8. Als letzten Charakterzug nenne ich die Unduldsamkeit in der Unterhaltung und die zornige Aufwallung des Italieners, wenn er dem Gegner nicht sofort mit Gegenbeweisen kommen kann. Dann sieht man ihn bleich werden. Es ist das ein Zeichen von feinster Empfindlichkeit, aber kein liebenswürdiges, somit gerade ein untrügliches. Solche Beweise sind mir immer die liebsten.

Ich wollte die »ewige Liebe« kennenlernen, und nach mancherlei Schwierigkeiten habe ich es erreicht, heute abend dem Cavaliere C*** und seiner seit fünfundzwanzig Jahren geliebten Freundin vorgestellt zu werden. Gerührt habe ich die Loge dieses liebenswürdigen Greisenpaares wieder verlassen. Das ist die Kunst, glücklich zu sein, von der die Jugend meist nichts versteht.

Vor zwei Monaten besuchte ich Monsignore R*** in seinem Landhause, wo er mit Frau D***, seiner avvicina, wie man sagt, seit vierunddreißig Jahren lebt. Sie ist noch schön, aber es schwebt eine gewisse Schwermut über beiden, die man durch den Verlust eines ehedem durch den Gatten der Frau D*** vergifteten Sohnes erklärt. Hier ist Liebe etwas anderes als in Paris, wo man eine Geliebte nur alle Wochen eine Viertelstunde besucht und sonst höchstens einen Blick oder Händedruck von ihr erhascht. Der Liebende, der glücklich Liebende, verlebt vier bis fünf Stunden Tag für Tag mit der geliebten Frau. Er spricht mit ihr von seinen Geschäften, seinem Park, seinen Jagdabenteuern, seiner Beförderung und von tausenderlei. Es ist das vollständigste und zärtlichste Zusammenleben. Er duzt sie in Gegenwart ihres Gatten und überall.

Ein sehr ehrgeiziger junger Italiener wurde zum Gesandten in Wien ernannt, konnte sich aber nicht in das Fernsein schicken. Nach sechs Monaten verzichtete er auf seine hohe Stellung und kehrte zurück, um in der Loge seiner Freundin glücklich zu sein.

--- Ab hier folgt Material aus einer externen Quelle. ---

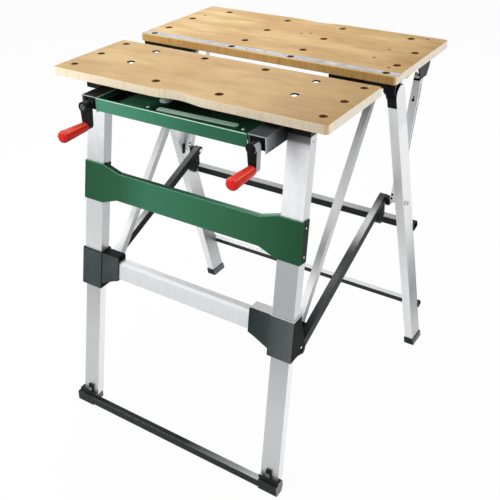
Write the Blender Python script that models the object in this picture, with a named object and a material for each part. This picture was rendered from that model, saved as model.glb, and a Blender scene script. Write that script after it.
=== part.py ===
"""Folding clamping workbench: two-piece bamboo top, twin-screw vice, tubular aluminium legs.

Every size below is in millimetres in the bench frame: X runs along the jaws, Y runs from the
front jaw's front edge towards the back, and Z is the height above the floor.
"""
from math import atan, cos, hypot, pi, radians, sin

import bmesh
import bpy
from mathutils import Matrix, Vector

MM = 0.001

# Top
TOP_HEIGHT = 834.0
BOARD_THICKNESS = 18.0
BOARD_LENGTH = 680.0
FRONT_JAW_DEPTH = 238.0
JAW_GAP = 65.0
REAR_JAW_DEPTH = 312.0
CORNER_RADIUS = 9.0
BOARD_EDGE_ROUND = 1.2
CLAMP_EDGE_ROUND = 7.0
SCOOP_DEPTH = 9.0
SCOOP_HALF_LENGTH = 66.0
SCOOP_SHIFT = 4.0

# Dog holes and recessed bolts
DOG_HOLE_RADIUS = 10.0
DOG_OUTER_EDGE = 30.0
DOG_BACK_EDGE = 80.0
DOG_INNER_X = 79.5
FRONT_DOG_Y = 40.0
FRONT_DOG_PITCH = 87.5
REAR_DOG_START = 77.0
REAR_DOG_PITCH = 101.5
BOLT_RECESS_RADIUS = 10.0
BOLT_RECESS_DEPTH = 7.0
BOLT_FRONT_Y = 112.0
BOLT_PITCH = 90.0

# Ruler strip let into the rear jaw
RULER_WIDTH = 20.0
RULER_THICKNESS = 1.5
RULER_CENTRE = 19.0

# Vice rails, an inverted channel each
RAIL_X = 209.0
RAIL_WIDTH = 40.0
RAIL_HEIGHT = 33.0
RAIL_WALL = 2.0
RAIL_FRONT = -28.0
RAIL_BACK = 332.0
PAD_HEIGHT = 18.0
SLOT_WIDTH = 12.0
SLOT_START = 52.0
SLOT_END = 292.0
CARRIAGE_WIDTH = 38.0
CARRIAGE_LENGTH = 130.0
CARRIAGE_FRONT = 92.0
NUT_WIDTH = 26.0
NUT_HEIGHT = 26.0

# Screw, crank and handle
SCREW_RADIUS = 6.0
SCREW_DROP = 18.5
SCREW_CLEARANCE = 0.35
SCREW_BACK = 322.0
BEARING_THICKNESS = 12.0
BEARING_SETBACK = 6.0
CRANK_THICKNESS = 14.4
CRANK_WIDTH = 18.0
CRANK_THROW = 44.5
CRANK_PROUD = 3.6
HUB_RADIUS = 11.5
HUB_PROUD = 4.0
HANDLE_LENGTH = 73.0
HANDLE_BASE_RADIUS = 10.5
HANDLE_TIP_RADIUS = 13.5
HANDLE_BOLT_RADIUS = 3.5
HANDLE_GAP = 0.5
HANDLE_BORE_END = 8.0

# Tray between the rails
TRAY_FRONT = -30.5
TRAY_SHEET = 1.5
TRAY_LIP_HEIGHT = 28.0
TRAY_DROP = 0.5
TRAY_LIP = 5.0
TRAY_WELL = 12.0
TRAY_BACK = 215.0

# Front legs
LEG_FOOT_Y = -79.0
LEG_SLOPE = 0.16
LEG_OUTER_X = 282.0
LEG_WIDTH = 50.0
LEG_DEPTH = 26.0
LEG_WALL = 3.0
LEG_TOP_DROP = 33.0
LEG_BOTTOM = 322.0
LOWER_LEG_CLEARANCE = 0.4
LOWER_LEG_WALL = 2.0
LOWER_LEG_TOP = 420.0
CAP_THICKNESS = 22.7
CAP_FRONT = 44.0
CAP_BACK = 76.0
CAP_CHAMFER = 6.0

# Green front panel
PANEL_TOP = 615.0
PANEL_BOTTOM = 524.5
PANEL_MID_TOP = 609.0
PANEL_MID_BOTTOM = 539.5
PANEL_STEP_OUTER = 233.0
PANEL_STEP_INNER = 188.0
PANEL_SHEET = 2.5
PANEL_WRAP = 22.0
PANEL_FLANGE = 4.0

# Corner brackets and the cross beam
BRACKET_TOP = 402.0
BRACKET_BOTTOM = 312.0
BRACKET_WALL = 3.5
GUSSET_INNER_X = 178.0
GUSSET_BOTTOM = 346.0
BEAM_TOP = 390.0
BEAM_HEIGHT = 40.0
BEAM_DEPTH = 20.0
BEAM_BEVEL = 5.0
LUG_THICKNESS = 3.0
ARM_SETBACK = 2.0
BEAM_SETBACK = 1.5

# Inner legs, running from the brackets up to the rails
INNER_LEG_X = 250.0
INNER_LEG_WIDTH = 23.0
INNER_LEG_DEPTH = 23.0
INNER_LEG_LOW = (62.0, 330.0)
INNER_LEG_TOP_Y = 408.0
INNER_LEG_TOP_DROP = 23.0
INNER_BOSS_RADIUS = 8.0

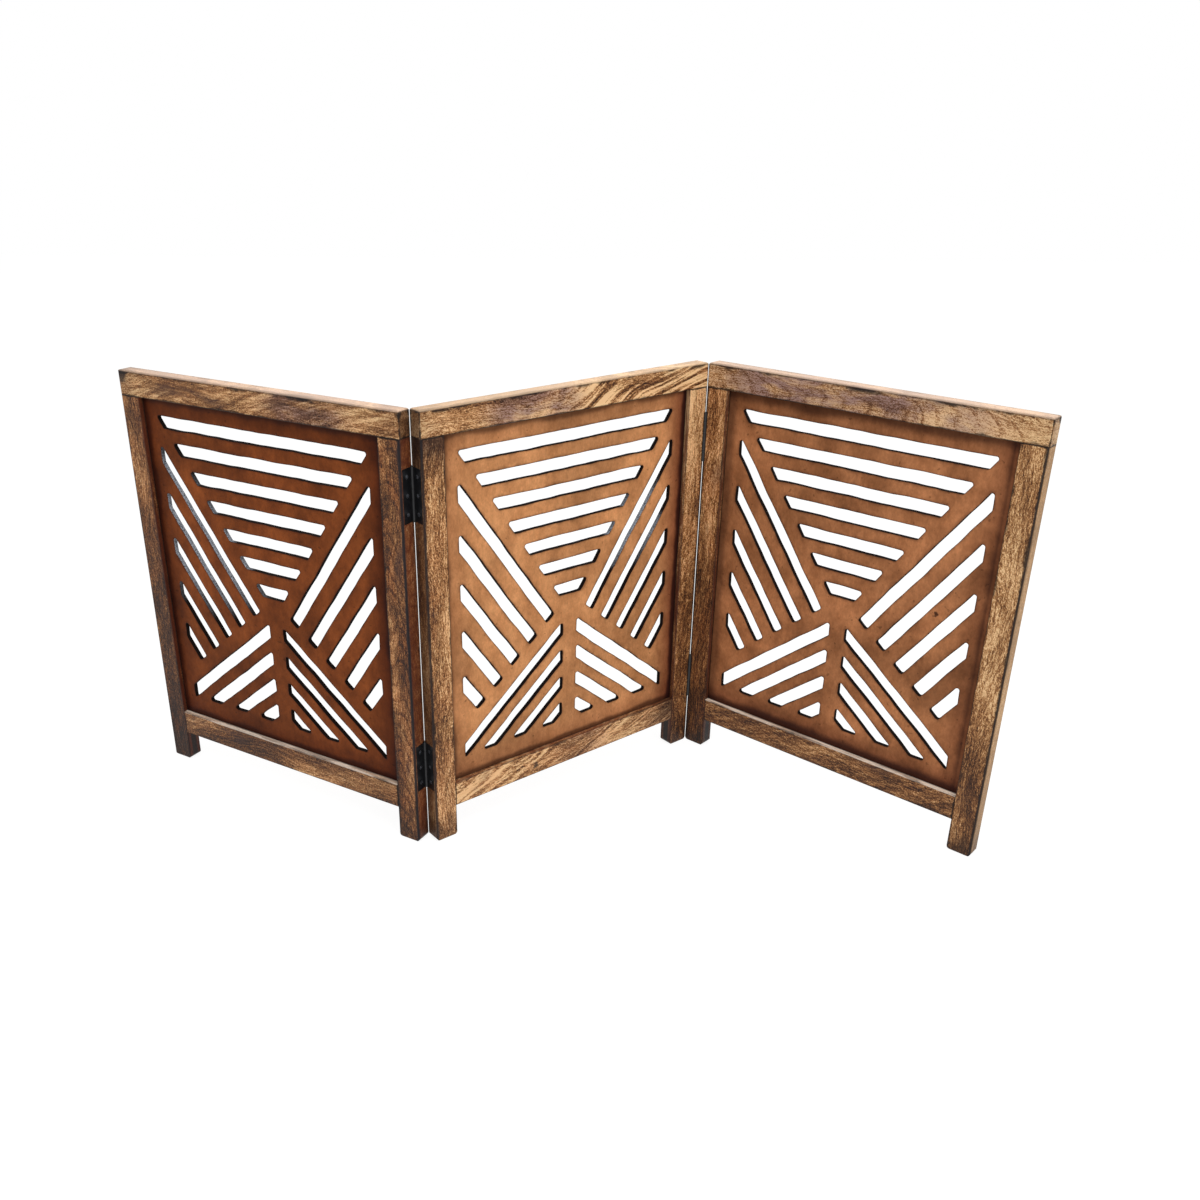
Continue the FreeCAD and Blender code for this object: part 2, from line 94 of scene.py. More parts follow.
# The wood's colours, from dark brown to pale gold, and what is laid over them.
WOOD_TONES = [
    (0.0, tone(36, 20, 13)), (0.25, tone(80, 48, 27)), (0.50, tone(134, 90, 52)),
    (0.75, tone(192, 144, 94)), (1.0, tone(244, 208, 158))]
SMUDGED = tone(70, 48, 44)
KNOT = tone(40, 22, 18)
# Char, which is also used as painted shade on the inner faces of the bars.
CHAR_AND_PAINTED_SHADE = tone(30, 17, 13)
SCORCHED_LINE = tone(24, 20, 26)
# Burnt arrises. The same colour is also painted shade in the groove where a bar meets the board.
BURNT_ARRIS_AND_SHADE = tone(17, 11, 10)
# Painted sheen on the top faces of the top rails, and a painted highlight on the ledge of the bottom
# rails.
PAINTED_TOP_SHEEN = tone(246, 216, 194)
PAINTED_WARM_SHEEN = tone(250, 216, 180)
PAINTED_LEDGE_HIGHLIGHT = tone(255, 236, 218)

# The board's own darker colours.
FRAME_EDGE = tone(42, 18, 16)
BOARD_KNOT = tone(40, 18, 14)
SMOKED_RIM = tone(58, 28, 22)
BURNT_RIM = tone(26, 14, 14)
CHARRED_WALL = tone(20, 13, 11)
# A painted grey-blue reflection on some slot walls, speckled from dark to light.
PAINTED_GLINT_TONES = [(0.0, tone(44, 47, 54)), (1.0, tone(168, 174, 184))]

# Stains that let the wood show through: each multiplies what is under it.
RED_BLUSH = (1.0, 0.72, 0.60, 1.0)
SMOKY_SMEAR = (0.40, 0.38, 0.62, 1.0)
SOOT = (0.13, 0.105, 0.12, 1.0)
WARM_PATCH = (1.0, 0.86, 0.74, 1.0)
RED_HAZE = (0.30, 0.19, 0.20, 1.0)

# How much light bare reflections add: stained wood is duller than varnish.
WOOD_SHINE = 0.22
BOARD_SHINE = 0.06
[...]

Ein solcher ständiger Verkehr wäre in Frankreich lästig, wo man in der Gesellschaft unbedingt eine gewisse Rolle spielen muß und uns unsere Geliebte mit Recht sagt: »Herr Soundso, heute abend sind Sie gräßlich, Sie sagen ja gar nichts.« In Italien handelt es sich nur darum, daß man der geliebten Frau alles sagt, was einem in den Sinn kommt; man muß geradezu laut denken. Es gibt eine gewisse nervöse Folge der Offenheit und Vertrautheit, die wieder Offenheit erweckt und die man ohne solche nicht erntet. Diese Liebe besitzt freilich den großen Nachteil, daß sie alle anderen Liebhabereien lahmlegt und alle anderen Lebensbetätigungen nichtig erscheinen läßt. Diese Liebe ist der beste Ersatz der Leidenschaft.

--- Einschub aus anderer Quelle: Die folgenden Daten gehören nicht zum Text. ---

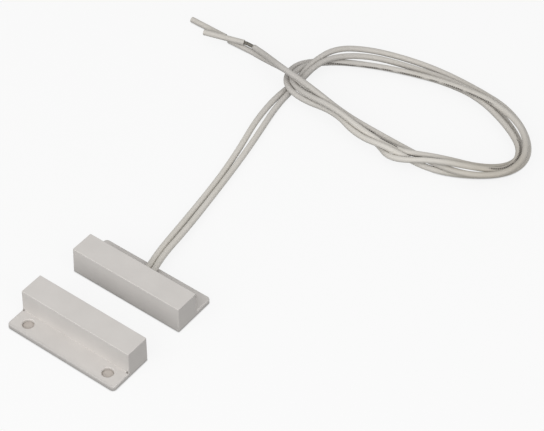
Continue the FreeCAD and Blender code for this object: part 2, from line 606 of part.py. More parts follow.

In Bologna gibt es in der Gesellschaft nichts Verächtliches. In Paris ist die Rolle des hintergangenen Ehemannes abscheulich. Hier in Bologna ist nichts dabei: es gibt keine betrogenen Ehemänner. Die Sitten sind wohl die gleichen, nur fehlt der Haß. Der Liebhaber der Frau ist immer der Freund des Gatten, und diese Freundschaft, gefestigt durch gegenseitige Dienste, überlebt oft alle anderen Beziehungen. Meistens dauern solche Liebesverhältnisse fünf bis sechs Jahre, mitunter länger. Am Ende verläßt man sich, wenn man sich nichts mehr zu sagen weiß, und nach einem Monat des Bruches verliert sich alle Bitterkeit.

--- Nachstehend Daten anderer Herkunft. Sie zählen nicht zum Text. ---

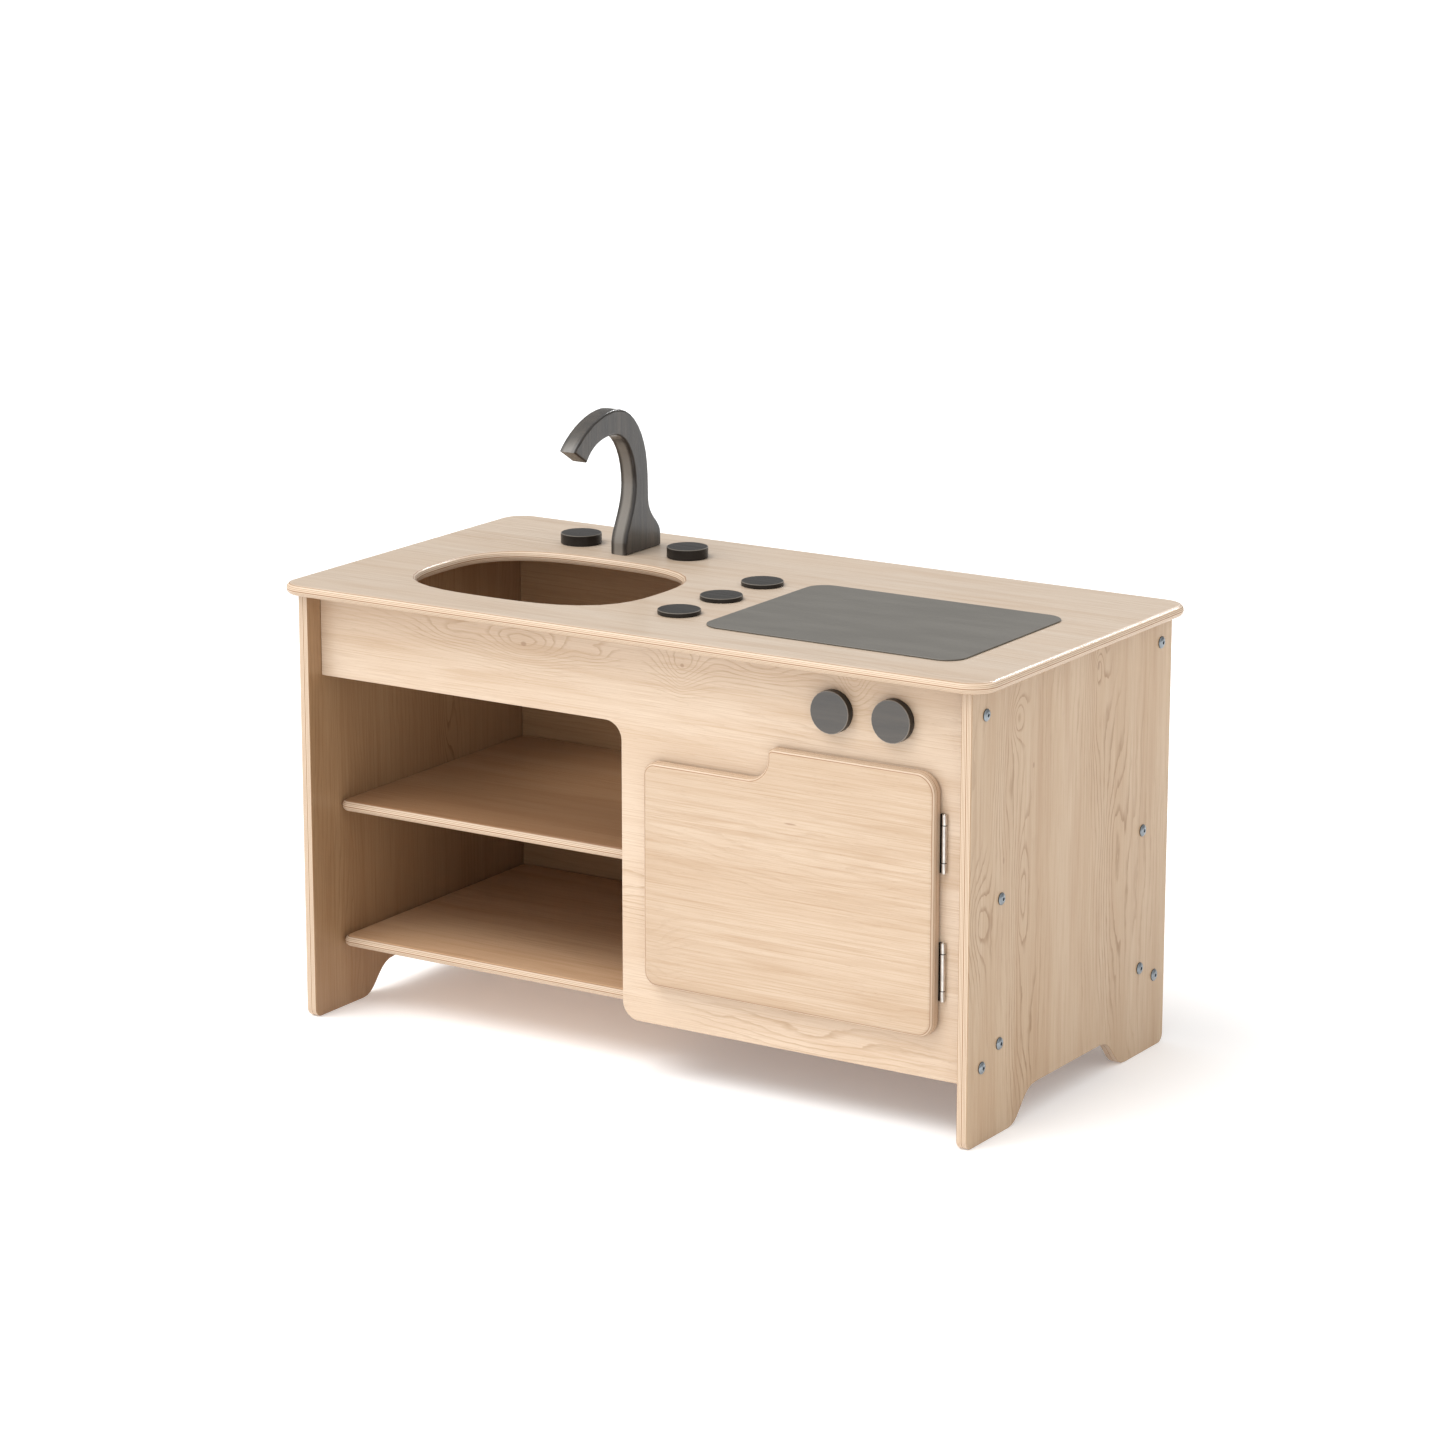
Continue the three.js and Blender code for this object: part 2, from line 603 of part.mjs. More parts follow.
function addFaucet() {
  const { x, front, thickness, edge, tenonRadius, tenonInFoot } = FAUCET;
  const body = facingSide(slab(faucetOutline(), thickness, edge, 3, 9), x - thickness / 2);
  body.translate(0, front, TOP_HEIGHT + GAP);
  const tenonLength = PLY + tenonInFoot;
  const tenon = new THREE.CylinderGeometry(tenonRadius, tenonRadius, tenonLength, 20);
  aim(tenon, at(x, tenonY, UNDER_TOP + tenonLength / 2), Z);
  addPiece('faucet', toSolid(body).add(toSolid(tenon)), LOOKS.darkWood());
}

function knobProfile(radius, height, boreDepth) {
  const round = 1.2;
  const bore = SPINDLE.radius + GAP;
  const profile = [[0, boreDepth], [bore, boreDepth], [bore, 0], [radius - 0.6, 0], [radius, 0.6]];
  for (let i = 0; i <= 2; i += 1) {
    const angle = (Math.PI / 4) * i;
    profile.push([radius - round + round * Math.cos(angle), height - round + round * Math.sin(angle)]);
  }
  profile.push([0, height]);
  return profile;
}

// A knob and the headed spindle that holds it from behind the panel it turns on
function addKnob(name, seat, outward, radius, height) {
  const cover = height > 8 ? 3 : 1.6;
  const boreDepth = height - cover;
  const knob = turned(knobProfile(radius, height, boreDepth), 28);
  const base = seat.clone().addScaledVector(outward, GAP);
  addPiece(name, aim(knob, base, outward), LOOKS.darkWood());
  const head = PLY + GAP;
  const { headRadius, headHeight } = SPINDLE;
  const profile = [
    [0, -head - headHeight],
    [headRadius - 0.6, -head - headHeight],
    [headRadius, -head - headHeight + 0.6],
    [headRadius, -head],
    [SPINDLE.radius, -head],
    [SPINDLE.radius, boreDepth],
    [0, boreDepth],
  ];
  addPiece(`${name}_spindle`, aim(turned(profile, 10), seat.clone(), outward), LOOKS.steel());
}

function addKnobs() {
  ['left', 'right'].forEach((side, i) => {
    const tapSeat = at(tapKnobX[i], TAP_KNOBS.y, TOP_HEIGHT);
    addKnob(`tap_knob_${side}`, tapSeat, Z, TAP_KNOBS.radius, TAP_KNOBS.height);
    const ovenSeat = at(ovenKnobX[i], FRONT_FACE, OVEN_KNOBS.z);
    addKnob(`oven_knob_${side}`, ovenSeat, FRONT, OVEN_KNOBS.radius, OVEN_KNOBS.height);
  });
  ['front', 'middle', 'back'].forEach((place, i) => {
    const seat = at(BURNER_KNOBS.x, burnerKnobY[i], TOP_HEIGHT);
    addKnob(`burner_knob_${place}`, seat, Z, BURNER_KNOBS.radius, BURNER_KNOBS.height);
  });
}

addWorktop();
addSide('left_side', -1);
addSide('right_side', 1);
addFrontPanel();
addBackPanel();
addDivider();
addBoards();
addDoor();
for (const [side, level] of Object.entries(HINGE.levels)) {
  addHinge(side, level);
}
addHob();
addFaucet();
addKnobs();

export default kitchen;
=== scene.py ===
"""Looks for the toy kitchen: plywood, stained faucet and knobs, satin hob plate and steel fittings."""
import math
from functools import partial

import bpy
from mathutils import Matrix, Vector


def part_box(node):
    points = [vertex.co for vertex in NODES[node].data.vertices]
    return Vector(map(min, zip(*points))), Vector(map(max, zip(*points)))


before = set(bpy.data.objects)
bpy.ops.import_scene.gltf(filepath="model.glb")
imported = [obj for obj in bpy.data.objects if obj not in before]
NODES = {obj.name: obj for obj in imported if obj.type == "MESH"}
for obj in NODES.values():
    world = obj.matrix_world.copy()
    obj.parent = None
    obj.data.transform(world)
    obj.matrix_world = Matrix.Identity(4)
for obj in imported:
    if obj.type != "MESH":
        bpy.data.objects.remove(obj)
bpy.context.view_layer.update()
scene = bpy.context.scene
AXES = {"x": 0, "y": 1, "z": 2}
MM = 0.001
HALF_PLY = 6 * MM
FACE_VENEER = 0.55 * MM
PLY_WAVER = 0.18 * MM
WOOD_RELIEF = 0.09 * MM
WARP_RINGS, SWAY_RINGS = 1.7, 9.0
KNOT_FALLOFF = 1.15
# How far the rings round a knot show, in sizes of the knot
KNOT_HALO = 1.9
# The dark late wood's part of a ring
LATE_WOOD_START, LATE_WOOD_END = 0.58, 0.93
# Fractions of the half thickness where tan end grain gives way to cream long grain and back
PLY_STRIPES = (0.15, 0.38, 0.44, 0.64, 0.70, 0.92)
EDGE_CREAM = (210, 188, 163)
EDGE_TAN = (153, 115, 85)


def linear(red, green, blue):
    """An 8-bit sRGB colour as linear RGBA."""
    parts = []
    for value in (red, green, blue):
        c = value / 255
        parts.append(c / 12.92 if c <= 0.04045 else ((c + 0.055) / 1.055) ** 2.4)
    return (*parts, 1.0)


def shaded(tone, red, green, blue):
    """An 8-bit sRGB tone with its channels scaled, as linear RGBA."""
    return linear(*[min(255, int(c * k)) for c, k in zip(tone, (red, green, blue))])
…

Die alte Mode der cavalieri serventi, die in Italien durch Philipp den Zweiten mit dem spanischen Stolz und den spanischen Sitten eingeführt wurde, hat sich in den großen Städten ganz verloren. Napoleon hat in Oberitalien und selbst in Neapel der Sittenlosigkeit ein Ende gemacht.